NOT pat yourself on the back for flipping $10 worth of good beer for $50 of equally good beer.
Whenever you want to trade an 09 Black Tuesday for an Upland Kiwi Lambic, let me know. Kiwi was $25, and had a far lower bottle count. Not taking this deal is predatory.
Your point about your 'last Beatification' doesn't fit. 99% of us ddidnt have a chance to grab unlimited King Henry, CBS, etc. Most of us got less of those than the initial allotment of Beatification.
*note* I'm only using Beatification as an example sits it fits number wise. Bay area traders are generous people.
sub 1k bottle count beers are a little different than 10,000+
if i had an 09 BT to trade i would try to find a comparably rare bottle i really wanted and go 1:1
I think 09 BT had 1200 or so. You could also buy as many allocations as your heart desired in the month leading up to the releases. Meanwhile, Kiwi Lambic is around 300 bottles and was a 2 bottle limit.
with your argument, this trade should work. In practice, it obviously does not.
Speaking of low bottle count/brewery only beers being the only beers that should trade well, I'm still willing to move my 600 count/brewery only Deesko! for a 1200 bottle count/sold at 2 places T-25 or a 2700 bottle count BA Speedway
1000 isnt a lot
this is a pointless conversation
That really isn't a pointless conversation. Founders is sought after by Non-BA's. People who have never heard of the concept of beer trading or have ever seen this site are seeking out this beer. In addition, those 12,000 bottles are being heavily distributed. They'll be far too spread out to just walk into a store and grab one off the shelf.
Holy fuckballs! Really guys? I recognize many of you, have chatted with a few and traded with a few. What bothers me is I know many of you are generous and stand up BA's yet here you are arguing about numbers, rarity, ratings, etc. Many of you bitch about the way things "used to be" when we traded beers we wanted for other beers we wanted regardess of numbers or ratings. You bitch about and mock "noobs" for asking too much. What kind of standard and/or example are you setting?
For fucks sake, its beer, a liquid in a bottle.
I would think that somebody with Michele Foucault as their avatar might be a bit more crafty with their Internet wordplay.
You're right, I just can't stand the ignorance towards the difficulty of midwest releases. I'm fortunate enough to not even have to deal with "worth" for many releases thanks to generous regular trade partners. I'd like to think they feel the same way about "midwest shelf walez"
Anyone else eating popcorn and watching this thread as I am?

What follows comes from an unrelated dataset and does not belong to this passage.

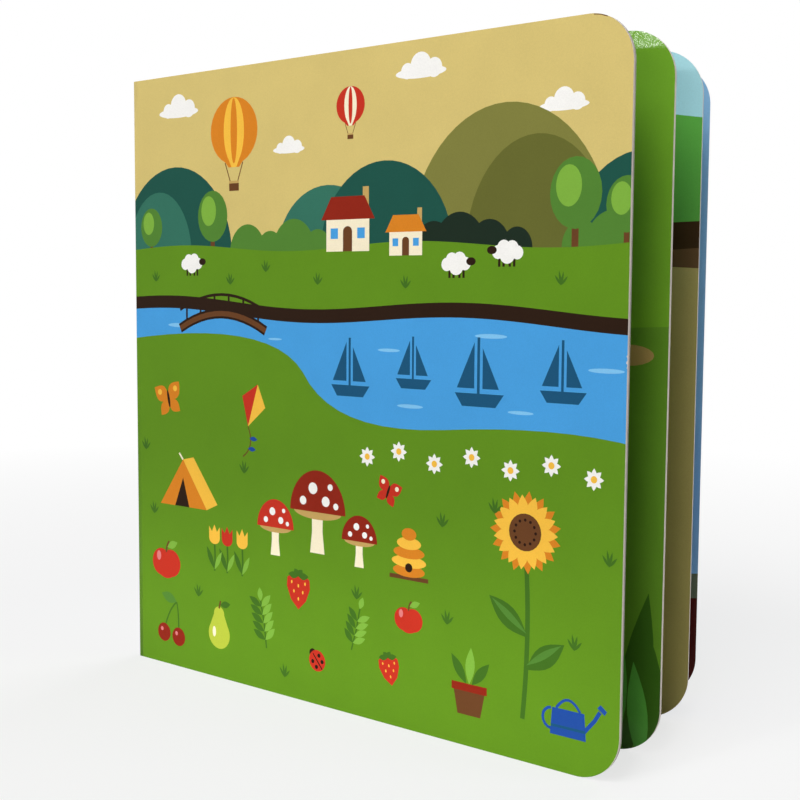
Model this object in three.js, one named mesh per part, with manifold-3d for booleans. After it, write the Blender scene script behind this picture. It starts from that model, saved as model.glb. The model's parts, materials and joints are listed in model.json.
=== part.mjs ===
// A children's board book that stands on its lower edges, opened a little like a fan: a front and a back cover that
// hinge on a narrow spine, and two stiff leaves that are joined in the gutter. Seen from above, the spine is at the
// left, the fore edges are at the right (+X) and the front cover is on the -Y side.
import * as THREE from "three";
import { mergeVertices } from "three/addons/utils/BufferGeometryUtils.js";
import Module from "manifold-3d";

// Driving dimensions, in millimetres
const boardHeight = 200;
const boardWidth = 190; // from the crease at the spine to the fore edge
const coverThickness = 1.2;
const leafThickness = 1.2;
const cornerRadius = 13; // the two corners at the fore edge
const edgeRound = 0.15; // the cutting die leaves every edge of a board a little round
const boardClearance = 0.3; // between closed boards, for the printed sheets that are pasted on them
const spineThickness = 0.6;
const spineEdgeRound = 0.25; // the spine's two long outer edges
const creaseGap = 0.3; // from each long edge of the spine to the cover that turns beside it
const gutterDepth = 1.2; // how far the folded sheets that join the leaves reach in from the spine

// How far each board is turned from the middle of the fan, in degrees, seen from above
const frontCoverAngle = -11.75;
const backCoverAngle = 11.75;
const leafAngles = [-4.05, 5.45];

// Steps in round outlines and edges
const cornerSteps = 14;
const edgeSteps = 3;

// Lengths that follow from the ones above
const leafPitch = leafThickness + boardClearance;
const leavesDepth = leafAngles.length * leafPitch - boardClearance;
const bookDepth = leavesDepth + 2 * (coverThickness + boardClearance);

// A board's outline in its own plane: square corners at the spine, round ones at the fore edge.
function boardOutline() {
  const roundFrom = boardWidth - cornerRadius;
  const outline = new THREE.Shape();
  outline.moveTo(0, 0);
  outline.lineTo(roundFrom, 0);
  outline.absarc(roundFrom, cornerRadius, cornerRadius, -Math.PI / 2, 0);
  outline.absarc(roundFrom, boardHeight - cornerRadius, cornerRadius, 0, Math.PI / 2);
  outline.lineTo(0, boardHeight);
  outline.closePath();
  return outline;
}

// A board that stands up from z = 0 with its spine edge on the Z axis. It lies on the +Y side of the plane y = 0 if
// side is 1, and on the -Y side if it is -1.
function boardGeometry(thickness, side) {
  const board = new THREE.ExtrudeGeometry(boardOutline(), {
    depth: thickness - 2 * edgeRound,
    bevelThickness: edgeRound,
    bevelSize: edgeRound,
    bevelOffset: -edgeRound,
    bevelSegments: edgeSteps,
    curveSegments: cornerSteps,
  });
  board.translate(0, 0, edgeRound - thickness / 2);
  board.rotateX(Math.PI / 2);
  board.translate(0, (side * thickness) / 2, 0);
  return board;
}

// Turns a board about the vertical line at y = pivotY where its outward face meets the spine.
function turnedBoard(thickness, side, pivotY, degrees) {
  const board = new THREE.Mesh(boardGeometry(thickness, side));
  board.position.y = pivotY;
  board.rotation.z = THREE.MathUtils.degToRad(degrees);
  return board;
}

const wasm = await Module();
wasm.setup();

// A mesh's faces, where the mesh stands, as a solid that can be joined with others.
function solidOf(mesh) {
  mesh.updateMatrixWorld(true);
  const placed = mesh.geometry.clone().applyMatrix4(mesh.matrixWorld);
  placed.deleteAttribute("normal");
  placed.deleteAttribute("uv");
  const merged = mergeVertices(placed);
  return new wasm.Manifold(
    new wasm.Mesh({
      numProp: 3,
      vertProperties: merged.attributes.position.array,
      triVerts: new Uint32Array(merged.index.array),
    }),
  );
}

function geometryOf(solid) {
  const { vertProperties, triVerts } = solid.getMesh();
  const geometry = new THREE.BufferGeometry();
  geometry.setAttribute("position", new THREE.BufferAttribute(vertProperties, 3));
  geometry.setIndex(new THREE.BufferAttribute(triVerts, 1));
  geometry.computeVertexNormals();
  return geometry;
}

// Laminated card: printed colour under a glossy film.
function laminatedCard(color) {
  return new THREE.MeshStandardMaterial({ color, roughness: 0.3, metalness: 0 });
}

function makeFrontCover() {
  const cover = turnedBoard(coverThickness, 1, -bookDepth / 2, frontCoverAngle);
  cover.name = "front_cover";
  cover.material = laminatedCard(0x6a9f35);
  return cover;
}

function makeBackCover() {
  const cover = turnedBoard(coverThickness, -1, bookDepth / 2, backCoverAngle);
  cover.name = "back_cover";
  cover.material = laminatedCard(0x7ea9d8);
  return cover;
}

// The strip of card between the covers' creases, with its two outer edges rounded.
function makeSpine() {
  const halfWidth = bookDepth / 2 - creaseGap;
  const roundFrom = spineEdgeRound - spineThickness;
  const section = new THREE.Shape();
  section.moveTo(0, -halfWidth);
  section.lineTo(0, halfWidth);
  section.lineTo(roundFrom, halfWidth);
  section.absarc(roundFrom, halfWidth - spineEdgeRound, spineEdgeRound, Math.PI / 2, Math.PI);
  section.absarc(roundFrom, spineEdgeRound - halfWidth, spineEdgeRound, Math.PI, 1.5 * Math.PI);
  section.closePath();
  const geometry = new THREE.ExtrudeGeometry(section, {
    depth: boardHeight,
    bevelEnabled: false,
    curveSegments: edgeSteps,
  });
  const spine = new THREE.Mesh(geometry, laminatedCard(0xd5be84));
  spine.name = "spine";
  return spine;
}

// The folded sheets that hold the leaves together along the spine.
function makeGutterFold() {
  const fold = new THREE.Mesh(new THREE.BoxGeometry(gutterDepth, leavesDepth, boardHeight));
  fold.position.set(gutterDepth / 2, 0, boardHeight / 2);
  return fold;
}

// The leaf of that index, counted from the front. It turns about the edge of its face on the outside of the fan, so
// that no leaf's root reaches into the spine.
function makeLeaf(angle, index) {
  const frontFace = index * leafPitch - leavesDepth / 2;
  return angle < 0
    ? turnedBoard(leafThickness, 1, frontFace, angle)
    : turnedBoard(leafThickness, -1, frontFace + leafThickness, angle);
}

function makePageBlock() {
  const leaves = leafAngles.map(makeLeaf);
  const solid = leaves.reduce((joined, leaf) => joined.add(solidOf(leaf)), solidOf(makeGutterFold()));
  const pages = new THREE.Mesh(geometryOf(solid), laminatedCard(0x5f9426));
  pages.name = "page_block";
  return pages;
}

const book = new THREE.Group();
book.add(makeSpine(), makePageBlock(), makeFrontCover(), makeBackCover());

// The origin is the middle of the footprint, on the surface that the book stands on.
const footprint = new THREE.Box3().setFromObject(book).getCenter(new THREE.Vector3());
book.position.set(-footprint.x, -footprint.y, 0);

export default book;
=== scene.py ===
import json
import math

import bmesh
import bpy
from mathutils import Matrix, Vector
from mathutils.geometry import delaunay_2d_cdt


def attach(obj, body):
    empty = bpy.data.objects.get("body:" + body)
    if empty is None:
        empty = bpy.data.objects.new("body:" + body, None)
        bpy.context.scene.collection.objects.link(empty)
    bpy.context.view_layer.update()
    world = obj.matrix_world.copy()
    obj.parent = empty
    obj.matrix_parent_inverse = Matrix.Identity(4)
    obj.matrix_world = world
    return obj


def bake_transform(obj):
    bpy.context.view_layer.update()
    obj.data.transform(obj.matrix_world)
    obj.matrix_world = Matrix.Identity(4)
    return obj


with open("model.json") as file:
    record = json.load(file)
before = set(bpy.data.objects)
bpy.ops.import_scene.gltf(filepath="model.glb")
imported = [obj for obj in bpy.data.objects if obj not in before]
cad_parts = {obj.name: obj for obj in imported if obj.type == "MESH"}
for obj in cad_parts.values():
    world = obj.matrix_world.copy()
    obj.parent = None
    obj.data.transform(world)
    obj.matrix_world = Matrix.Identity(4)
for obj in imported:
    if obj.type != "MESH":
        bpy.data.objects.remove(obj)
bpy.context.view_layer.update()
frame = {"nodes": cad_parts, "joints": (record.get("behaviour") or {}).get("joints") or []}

# Sizes, in millimetres, as in the CAD model
MM = 0.001
BOARD_WIDTH = 190
BOARD_HEIGHT = 200
CORNER = 13
CARD = 1.2
CLEARANCE = 0.3
SPINE_THICKNESS = 0.6
LEAVES_DEPTH = 2 * CARD + CLEARANCE
BOOK_DEPTH = LEAVES_DEPTH + 2 * (CARD + CLEARANCE)
FRONT_ANGLE, LEAF_ANGLES, BACK_ANGLE = -11.75, (-4.05, 5.45), 11.75

# The printed sheets, in millimetres
LIFT = 0.015  # from the card to a sheet's back, so that the two faces don't touch
PAPER = 0.06
TRIM = 0.02  # from the board's outline to the sheet's
SPINE_BEND = 0.6  # radius of the wrapper's bend between the spine and a cover
CREASE_FROM, CREASE_BY = 0.4, 1.2  # how far before and past its cover's start a wrapper's crease reaches, where the sheet has extra rows of points
GUTTER_BEND = 0.17  # radius of the fold beside a cover
MIDDLE_BEND = 0.26  # radius of the fold between the leaves
BEND_STEPS = 8
CORNER_STEPS = 16

SPINE_X = frame["joints"][0]["pos_m"][0]


def srgb(red, green, blue):
    """A colour from 0 to 255 as linear light."""
    def linear(value):
        value /= 255
        return value / 12.92 if value <= 0.04045 else ((value + 0.055) / 1.055) ** 2.4
    return linear(red), linear(green), linear(blue), 1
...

Last shelf release i only had to get to the store at 4am to get bottles, finally beat the truck chasers.
Agree entirely and was caught up in trying to make logic of something illogical. I was never trying to imply a difference in $ or anything, just a difference in perception of what something "should" pull vs what it "does" pull. And yes, that perception is one of the biggest issues that has degraded this "community", I personally wish it would go away and don't consider it when swapping boxes with trade partners at all....sadly though I don't think it's going anywhere anytime soon.
I personally think the quality of the beer vastly outweighs the "rarity" or more specifically the bottle count available. Bottle count is handy to know how likely it is to find someone with an over abundance of a specific beer, but doesn't speak directly to what it will trade for on the "open market."
Yes, a lot of us have regular trading partners, but that is more akin to sharing a good brew with a buddy more than a trade. Almot all the beers I have in my celler I am willing to share, but not all of my beers are game to trade.
For me personally, when it comes to trading a beer, my first question is "how many can I part with comfortably?". Those are generally $4$ beers. Anything "uncomfortable" that I want to drink/share myself, I could be talked out of, but it would take some convincing.
With beers where you may get one, maybe two if you are persistent/lucky (Midwest shelf wales), I would probably just prefer to drink them instead of trade them. Which reduces the amount available on the open market.
Hey guys I can do a cartwheel.
Where's the "love" button? Tee-he-he...
Because you're missing a main point... Availability. You understand how this works. I know you do. I'm not buying the "bury my head in the sand" type arguments you're throwing at us. Just because you don't like one of the aspects of what makes up the trade value of a beer doesn't mean it ceases to exist.
Let's go ahead and discuss this right here. What makes up the trade value of a beer? I like your three points with my one added. So:
Availability- The ease with which a person can acquire enough bottles of a beer to comfortably trade some away.
Bottle Count- The overall number of bottles produced.
Reviews/Taste- How good the beer is.
Price- Cost per bottle.
Can anyone think of anything else that legitimately determines the value of a beer?
PS: I understand value can't be quantified. This is just a discussion of what goes through someone's head when they are thinking of trading a beer.
It's going to be worth... there's no word to describe it. Schmooblydong? That's not it, but it's close. Let--let me try and put it in terms you can understand. Imagine being high at a Depeche Mode concert while two dudes take you on in a sun-baked porta-john.
i would say that bottle count is a good way to measure availability. in any case any distributed beer is inarguably significantly more available than any 1200 bottle brewery only release. i find the argument that since fewer people have access to it it's easier to trade for to be pretty bizarre but it's ok you guys win you can call off the dogs. i'll have nightmares about people from illinois yelling at me tonight
Living on the west coast is generally awesome.
To each their own, but I don't know if I want a beer that is worth two dudes taking me on in a porta-john.